You have a lot going for you - just make sure you do the right thing for your family.

Take care

Dave
Hi David:

I worked in Human Resources for almost 8 years mainly in the IT industry, but also in Piping/Structural Design-Engineering & Financial.

I found out all of my Fiance's nasty habits too late, after he moved in with me I became pregnant that weekend. He and I were a long distance relationship, before he moved here to Colorado.

I do feel that I have tried/attempted and clarified the situation countless times.....Ever since I found out how he is. I've tried to support him through his alcoholism, I know, I'm an Enabler and I should be, but he doesn't seem to have the will power to over come it, even with my help. He depends on it alot. He went through a nasty three year divorce and his Ex wife took him to the cleaners, anyway, to make a long story short, his Mother told me that he began drinking shortly after he and his exwife split up. It is a very sad story and yes I admit, I do feel guilty. I've been very easy on him, because of this, however, I have also been stern about my feelings on his drinking and I've cried many tears, that he is well aware of, but when somebody is so reliant upon drinking, it doesn't matter what you say or do for them, they aren't full coherent and they are in another universe.

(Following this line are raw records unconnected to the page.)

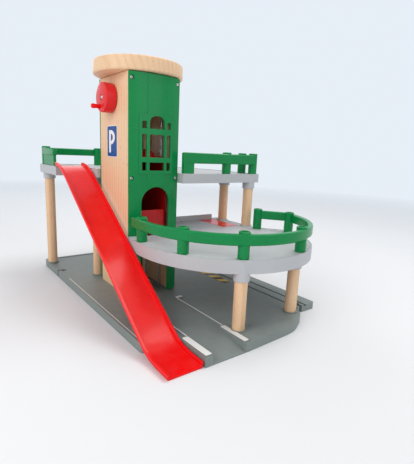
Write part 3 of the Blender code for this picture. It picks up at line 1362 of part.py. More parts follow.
def base_plate():
    """The base: a hollow moulding with the lane, forecourt, railway bed, lift pit and sockets."""
    outline = base_outline()
    base = prism("base_plate", [outline], 0.0, BASE_TOP, ROAD_GREY)
    cut(base, prism("hollow", [shifted(outline, SKIRT)], -0.01, BASE_TOP - BASE_PLATE))
    stands = (FRONT_PILLAR, RIGHT_PILLAR, REAR_PILLAR_A, REAR_PILLAR_B, TALL_OUTER, TALL_INNER)
    ribs = rib_grid(outline, RIB, BASE_TOP - BASE_PLATE / 2, BASE_RIB_SPACING)
    limit = prism("rib_limit", [shifted(outline, SKIRT / 2)], 0.0, BASE_TOP)
    for rib in ribs:
        boolean(rib, "INTERSECT", [limit])
    fuse(base, *ribs)
    front = LANE_SLOPE_START + 0.004
    lane_left = LANE_LEFT - LANE_BLOCK + SKIRT / 2
    rise = BASE_TOP + LANE_KERB_RISE
    left_kerb = (LANE_LEFT - LANE_KERB, LANE_LEFT)
    right_kerb = (LANE_RIGHT, LANE_RIGHT + LANE_KERB)
    kerb_start = LANE_SLOPE_START + 0.001
    kerb_z = (BASE_TOP - 0.001, rise)
    block_z = (BASE_TOP - 0.0012, rise)
    tab_x = (LANE_RIGHT + 0.001, LANE_RIGHT + LANE_TAB)
    tab_y = (LANE_TAB_Y - 0.0002, LANE_TAB_Y + 0.007)
    strip_x = (LANE_RIGHT - 0.005, LANE_RIGHT + 0.004)
    kerbs = [
        box("kerb", left_kerb, (kerb_start, -TOWER_HALF), kerb_z),
        box("kerb", right_kerb, (kerb_start, LANE_TAB_Y), kerb_z),
        box("tab", tab_x, tab_y, (BASE_TOP - 0.001, rise - 0.0002)),
        box("block", (lane_left, LANE_LEFT), (BASE_FRONT + 0.0015, LANE_SLOPE_START), block_z),
        box("strip", strip_x, (BASE_FRONT + 0.003, LANE_SLOPE_START), block_z),
    ]
    under = BASE_TOP - 0.001
    pan_x = (-TOWER_HALF - 0.003, TOWER_HALF + 0.003)
    pan_y = (-SHELL_CORNER - 0.002, SHELL_CORNER + 0.002)
    bed_y = (BASE_TRACK_FRONT + 0.001, TRACK_BACK - 0.001)
    bed_z = (TRACK_TOP - GROOVE_DEPTH - 0.0025, TRACK_TOP - 0.001)
    solids = [
        box("slope_fill", (lane_left, LANE_RIGHT + 0.006), (BASE_FRONT + 0.001, front), (0.0005, under)),
        box("pan", pan_x, pan_y, (PAN_LOW, under)),
        box("bed", (TRACK_LEFT - 0.003, BASE_RIGHT - 0.001), bed_y, bed_z),
        rod("tower_foot", FOOT_RADIUS, (0, 0, 0), (0, 0, PAN_LOW + 0.001), sides=24),
    ]
    sockets = [collar(xy, BASE_TOP - SOCKET_DEPTH - 0.002, BASE_TOP + SOCKET_RIM) for xy in stands]
    mouths = [
        ((TRACK_X, BASE_TRACK_FRONT), (0, 1)),
        ((TRACK_X, TRACK_BACK), (0, -1)),
        ((BASE_LEFT, SIDE_TRACK_Y), (1, 0)),
    ]
    pads = []
    for mouth, inward in mouths:
        centre = Vector(mouth) + Vector(inward) * SOCKET_INSET
        reach = SOCKET_INSET - 0.001
        pad_x = (centre.x - reach, centre.x + reach)
        pad_y = (centre.y - reach, centre.y + reach)
        pads.append(box("pad", pad_x, pad_y, (0.0004, BASE_TOP - BASE_PLATE / 2)))
    fuse(base, *solids, *kerbs, *pads)
    step_x = (TRACK_EDGE, BASE_RIGHT + OVERRUN)
    step_y = (BASE_TRACK_FRONT - OVERRUN, TRACK_BACK + OVERRUN)
    cut(base, box("track_step", step_x, step_y, (TRACK_TOP, BASE_TOP + OVERRUN)))
    cut(base, prism("forecourt", [forecourt_outline()], BASE_TOP - FORECOURT_STEP, BASE_TOP + 0.01))
    fuse(base, *sockets)
    slope = [
        (LANE_SLOPE_START, BASE_TOP),
        (LANE_SLOPE_START, BASE_TOP + 0.02),
        (BASE_FRONT - 0.01, BASE_TOP + 0.02),
        (BASE_FRONT - 0.01, LANE_SLOPE_FOOT),
        (BASE_FRONT, LANE_SLOPE_FOOT),
    ]
    cut(base, prism("lane_slope", [slope], LANE_LEFT, LANE_RIGHT - 0.005, axis="X"))
    for side in (-1, 1):
        x = TRACK_X + side * GROOVE_SPREAD
        groove_x = (x - GROOVE_WIDTH / 2, x + GROOVE_WIDTH / 2)
        groove_y = (BASE_TRACK_FRONT - 0.01, TRACK_BACK + 0.01)
        cut(base, box("groove", groove_x, groove_y, (TRACK_TOP - GROOVE_DEPTH, TRACK_TOP + 0.01)))
        pocket_x = sorted((side * (WELL_HALF - TOUCH), side * (TOWER_HALF + TOUCH)))
        pocket_half = BOARD_DEPTH / 2 + TOUCH
        pocket_z = (BASE_TOP - BOARD_POCKET - TOUCH, BASE_TOP + 0.01)
        cut(base, box("pocket", pocket_x, (-pocket_half, pocket_half), pocket_z))
        start = (rod_x(), side * ROD_Y, BASE_TOP - BOARD_POCKET)
        cut(base, rod("rod_hole", ROD_RADIUS + TOUCH, start, (rod_x(), side * ROD_Y, BASE_TOP + 0.01)))
    pit_x = CAB_HALF + 0.001
    pit_y = (-CAB_DEPTH / 2 - 0.0015, CAB_DEPTH / 2 + 0.0015)
    cut(base, box("pit", (-pit_x, pit_x), pit_y, (PIT_FLOOR, BASE_TOP + 0.01)))
    cut(base, *[cup(xy, BASE_TOP - SOCKET_DEPTH, BASE_TOP + 0.01) for xy in stands])
    cut(base, *[prism("keyhole", [keyhole(*mouth)], -0.01, BASE_TOP + 0.01) for mouth in mouths])


def main():
    """Build every piece of the garage."""
    base_plate()
    tower_board("tower_side_left", -1)
    tower_board("tower_side_right", 1)
    front_shell()
    rear_shell()
    shell_screws()
    lid()
    crank()
    idler()
    lift_cord()
    lift_cab()
    guide_rods()
    mid_deck()
    drop_hatch()
    mid_rail()
    upper_deck()
    upper_rails()
    pillars()
    ramp()


main()
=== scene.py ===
"""Dress the toy parking garage: finishes for its parts, smooth turned pieces, signs, lights and camera."""

import json
import math

import bmesh
import bpy
from bpy.props import FloatProperty, FloatVectorProperty, IntProperty, PointerProperty
from mathutils import Matrix, Vector

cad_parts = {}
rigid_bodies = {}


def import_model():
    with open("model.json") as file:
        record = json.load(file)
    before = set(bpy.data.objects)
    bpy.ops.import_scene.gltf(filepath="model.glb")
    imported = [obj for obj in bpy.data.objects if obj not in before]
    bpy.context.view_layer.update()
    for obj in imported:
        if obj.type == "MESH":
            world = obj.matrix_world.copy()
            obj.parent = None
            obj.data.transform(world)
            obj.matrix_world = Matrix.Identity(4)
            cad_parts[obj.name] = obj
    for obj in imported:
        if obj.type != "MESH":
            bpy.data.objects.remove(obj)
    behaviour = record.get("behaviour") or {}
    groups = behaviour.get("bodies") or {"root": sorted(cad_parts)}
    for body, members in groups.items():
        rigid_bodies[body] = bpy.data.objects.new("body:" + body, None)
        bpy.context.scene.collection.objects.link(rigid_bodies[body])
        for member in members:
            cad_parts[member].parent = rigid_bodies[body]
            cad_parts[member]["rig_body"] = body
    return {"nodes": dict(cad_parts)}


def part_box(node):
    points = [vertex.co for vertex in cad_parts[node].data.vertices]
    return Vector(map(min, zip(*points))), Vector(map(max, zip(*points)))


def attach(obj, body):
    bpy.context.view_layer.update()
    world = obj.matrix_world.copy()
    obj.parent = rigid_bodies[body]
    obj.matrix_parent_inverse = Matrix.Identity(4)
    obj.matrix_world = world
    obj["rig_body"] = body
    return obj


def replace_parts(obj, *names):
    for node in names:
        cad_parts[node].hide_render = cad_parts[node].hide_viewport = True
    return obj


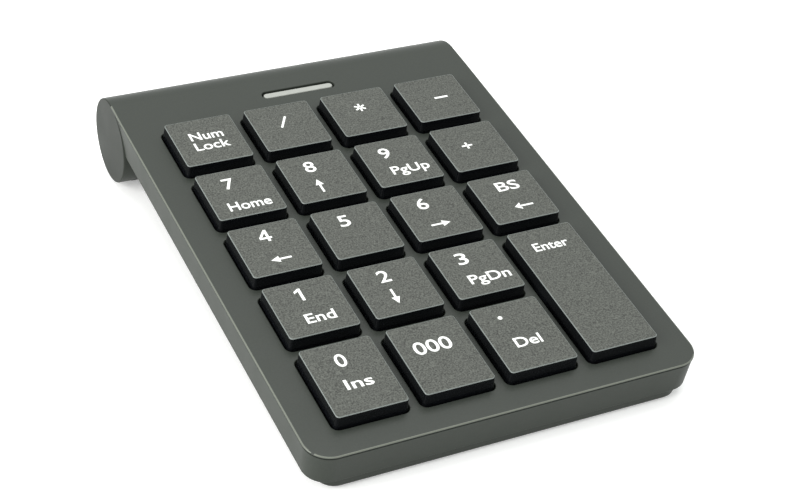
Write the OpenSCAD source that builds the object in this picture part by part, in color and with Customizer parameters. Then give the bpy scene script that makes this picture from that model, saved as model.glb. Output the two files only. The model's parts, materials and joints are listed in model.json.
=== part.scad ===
// Cordless numeric keypad: a thin sloping case with a round battery tube along its rear edge.
// Every module is drawn in the plate frame: the flat key tops lie in the plane z = 0, x = 0 is the
// middle of the case and y = 0 the middle key row. seated() then tips the whole keypad onto its feet.

/* [Key grid] */
// Distance between neighbouring key centres
key_pitch = 19; // [19:0.05:19.2]
// Width and depth of a standard keycap across its flat top
key_w = 15.5; // [15:0.1:15.6]
// Depth of the keys in the front row
front_key_d = 19; // [18:0.1:19.2]
// Height of the key tops above the top plate
key_rise = 2.8; // [2.4:0.1:3.2]
// How far a key travels when it is pressed
key_travel = 2; // [1.6:0.1:2.2]
// Gap between a key top's outline and the edge of its window
window_gap = 0.65; // [0.55:0.05:0.75]

/* [Case] */
// Overall width of the case
case_w = 88; // [88:0.2:91]
// Distance from the middle key row to the front edge
case_front = 56.2; // [56.2:0.2:58]
// Depth of the case walls below the top plate's face
wall_h = 7.6; // [7.6:0.1:8.4]
// Corner radius of the top plate in plan
corner_r = 5.5; // [4:0.5:7]
// Thickness of the top plate
plate_t = 1.6; // [1.4:0.1:1.6]
// How far the side walls lean in, per millimetre of height
wall_lean = 0.06; // [0.02:0.01:0.08]
// How far the bottom cover stands below the case walls
base_drop = 2.1; // [1.7:0.1:2.2]

/* [Battery tube] */
// Outer radius of the tube along the rear edge
tube_r = 9.9; // [9.8:0.1:10.4]
// Distance from the middle key row to the tube's axis
tube_y = 59.3; // [59.3:0.1:61]
// Wall thickness of the tube
tube_wall = 1.8; // [1.6:0.1:1.8]
// Diameter of the battery cell
cell_d = 14.5; // [14:0.1:14.5]
// Length of the battery cell without its button
cell_l = 49.5; // [48:0.5:49.5]

/* [Status window] */
// Length of the pale lens
lens_l = 17.4; // [14:0.2:18]
// Width of the pale lens
lens_w = 1.7; // [1.2:0.1:1.8]
// Dark gap round the lens
lens_gap = 0.45; // [0.3:0.05:0.5]
// Distance from the middle key row to the lens
lens_y = 53.4; // [52.8:0.1:53.4]

/* [Feet] */
// How far the feet hold the case off the table
foot_proud = 0.6; // [0.5:0.1:1]

/* [Hidden] */
$fn = 48;

// Key table: name, column, row and the front and rear edges of the top, counted from the middle row.
function row_y(r) = (2 - r) * key_pitch;
front_line = row_y(4) + key_w / 2 - front_key_d;
function key(name, col, row) =
    [name, (col - 1.5) * key_pitch, row_y(row) - key_w / 2, row_y(row) + key_w / 2];
function front_key(name, col) = [name, (col - 1.5) * key_pitch, front_line, row_y(4) + key_w / 2];
ENTER = ["key_enter", 1.5 * key_pitch, front_line, row_y(3) + key_w / 2];
KEYS = [
    key("key_num_lock", 0, 0), key("key_divide", 1, 0), key("key_multiply", 2, 0), key("key_minus", 3, 0),
    key("key_7", 0, 1), key("key_8", 1, 1), key("key_9", 2, 1), key("key_plus", 3, 1),
    key("key_4", 0, 2), key("key_5", 1, 2), key("key_6", 2, 2), key("key_backspace", 3, 2),
    key("key_1", 0, 3), key("key_2", 1, 3), key("key_3", 2, 3), ENTER,
    front_key("key_0", 0), front_key("key_triple_zero", 1), front_key("key_decimal", 2)
];
function key_depth(k) = k[3] - k[2];
function key_mid(k) = (k[2] + k[3]) / 2;

// Levels, from the key tops down
slop = 0.1;
thin = 0.01;
plate_top = -key_rise;
plate_under = plate_top - plate_t;
lip_h = 0.7;
lip_chamfer = 0.3;
lip_step = 0.1;
wall_bottom = plate_top - wall_h;
base_bottom = wall_bottom - base_drop;
floor_z = wall_bottom;
film_t = 0.12;
dome_base_t = 0.3;
sheet_z = floor_z + 3 * film_t;
frame_z = sheet_z + dome_base_t;
frame_t = 1;
frame_top = frame_z + frame_t;
key_roof = 1.2;
skirt_wall = 1;
skirt_flare = 0.3;
flange_t = 0.7;
flange_lip = 0.85;
flange_top = plate_under - slop;
skirt_bottom = flange_top - flange_t;
stem_r = 4.6;
stem_bore_r = 3.6;
plunger_r = 2;
stem_end = frame_top + 1.6;
sleeve_wall = 0.9;
sleeve_top = flange_top - 0.6;
dome_r = 4.2;
dome_top_r = 2.6;
dome_wall = 0.5;
post_r = 1.9;
post_y = 11;

// Case outline and hollow
half_w = case_w / 2;
side_wall = 2.5;
front_wall = 2.4;
cavity_w = 2 * (half_w - side_wall);
cavity_front = -case_front + front_wall;
ledge_t = 1.2;
ledge_w = 1.8;
base_w = case_w - 6;
base_front = -case_front + 0.7;
base_rear = tube_y - tube_r - 0.3;
base_r = 4;
edge_round = 0.6;
window_r = 1.6;
rim_t = 0.8;
rim_h = 0.9;
opening_w = cavity_w - 2 * ledge_w;
front_ledge = 1.4;
opening_front = cavity_front + front_ledge;
sheet_w = opening_w - 2 * rim_t - 0.8;
sheet_front = opening_front + rim_t + 0.7;
sheet_rear = row_y(0) + key_w / 2 + 0.8;

// Battery tube
tube_z = plate_top - tube_r;
tube_inner = tube_r - tube_wall;
end_inner = half_w - 4;
door_l = 54;
door_w = 15;
door_slop = 0.15;
bay_wall_x = 29.5;
bay_wall_t = 1.2;
contact_t = 0.4;
lead_r = 0.4;

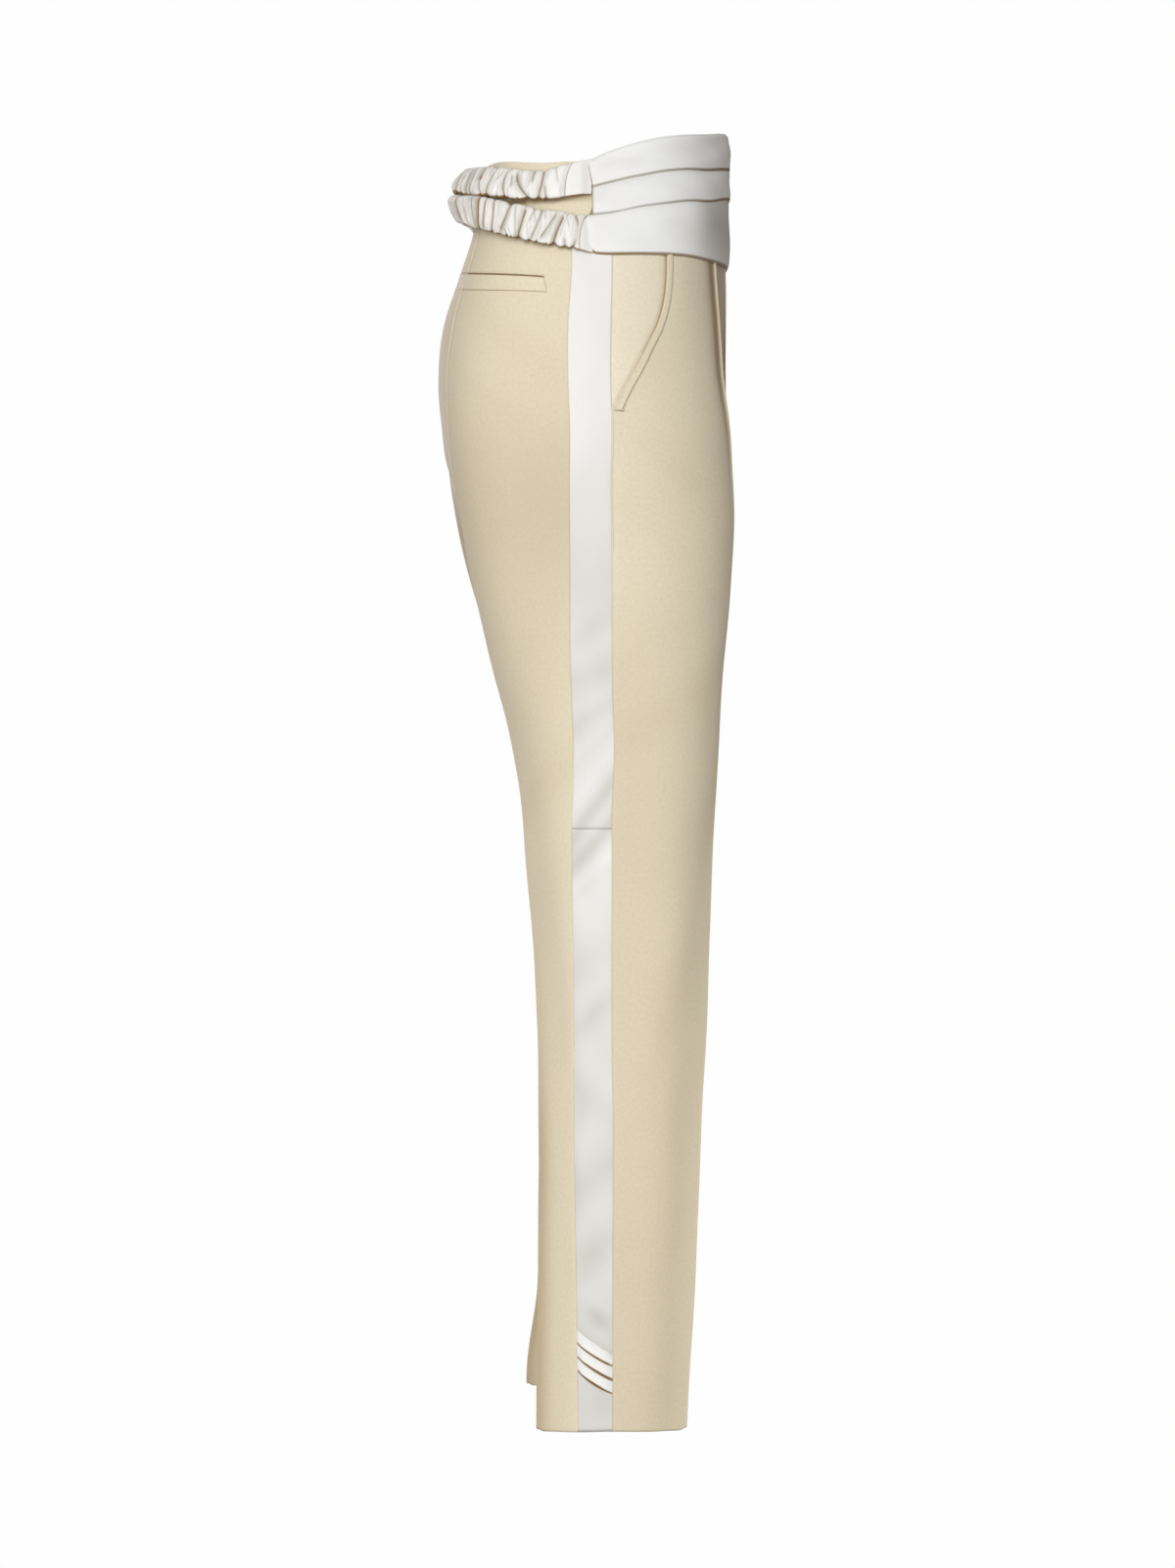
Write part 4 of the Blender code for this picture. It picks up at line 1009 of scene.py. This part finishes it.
def hem_pleats(form):
    """Pleats folded across the foot of the side panel. Each is a slat: its top slips under the pleat above,
    its face swells, and its lower edge turns under in a tight round fold."""
    across = np.linspace(-1.06, 1.06, 40)[:, None]
    down = np.concatenate([np.linspace(0.0, 0.28, 12)[:-1], np.linspace(0.28, 1.0, 11)])
    height = 0.0006 + 0.0022 * down**0.8
    arc = np.linspace(0.0, np.pi, 7)[1:]
    turn = 1 - np.cos(arc)
    out = np.concatenate([height, height[-1] - PLEAT_FOLD * turn, [0.0006]])
    out_turn = np.concatenate([np.zeros(len(down)), turn / 2, [1.0]])
    ends = 1 - 0.8 * ease((np.abs(across) - 0.60) / 0.44) - 1.2 * ease((np.abs(across) - 1.01) / 0.05)
    above = out * ends - PLEAT_FOLD * (1 - ends) * out_turn
    middle = np.sqrt(np.clip(1 - across**2, 0.04, 1.0))
    shaded = np.append(1 - down, np.zeros(7)) ** 1.5 * (0.35 - 0.65 * (across - 1) / 2)
    for number in range(HEM_PLEAT_COUNT):
        start = HEM_PLEAT_TRIM * (number == 0)
        reach = HEM_PLEAT_SPACING + 0.0004 - start
        rest = [reach - PLEAT_FOLD + PLEAT_FOLD * np.sin(arc), [reach - 0.006]]
        drop = np.concatenate([down * (reach - PLEAT_FOLD), *rest])
        level = pleat_line(number, across) - start - drop
        edge = form.panel_edge(level, across)
        points = form.place(level, edge) + form.normal(level, edge) * above[..., None]
        # Painted shade: the fold's underside, the shadow cast by the pleat above, and a face darker towards
        # its upper edge and its front end.
        painted_shade = (0.60 + 0.40 * middle) * ease((out_turn - 0.15) / 0.3)
        if number:
            painted_shade = painted_shade + (0.70 + 0.30 * middle) * ease((0.0021 + 0.0009 * middle - drop) / 0.0006)
        painted_shade = painted_shade + 0.06 + 0.14 * shaded
        sew(f"pleat_{number + 1}_{form.tag}", f"hem_pleat_{number + 1}_{form.tag}", SATIN,
            points[:, ::-1], grain(edge, level)[:, ::-1], painted_shade[:, ::-1], points, form.side_sign, 0.0004)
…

I do pray and I read alot of uplifting and spiritual writings, however, they don't take away the fact of the situation that I got myself into. I'm stuck...If I leave him now, that will be ruining his future. He needs me right now. He isn't financially able to live on his own and I fear he may do somthing stupid....The company we built together as of last July is finally booming and now would be so detramental to part.....I'm so torn......and it may sound like I want to give up, because at times I do, but I really do wish that we could work things out, I just don't know if I can take the pressure for very much longer....but my goal is to try for next April 2005.

Thanks so much for your note, you are also an angel.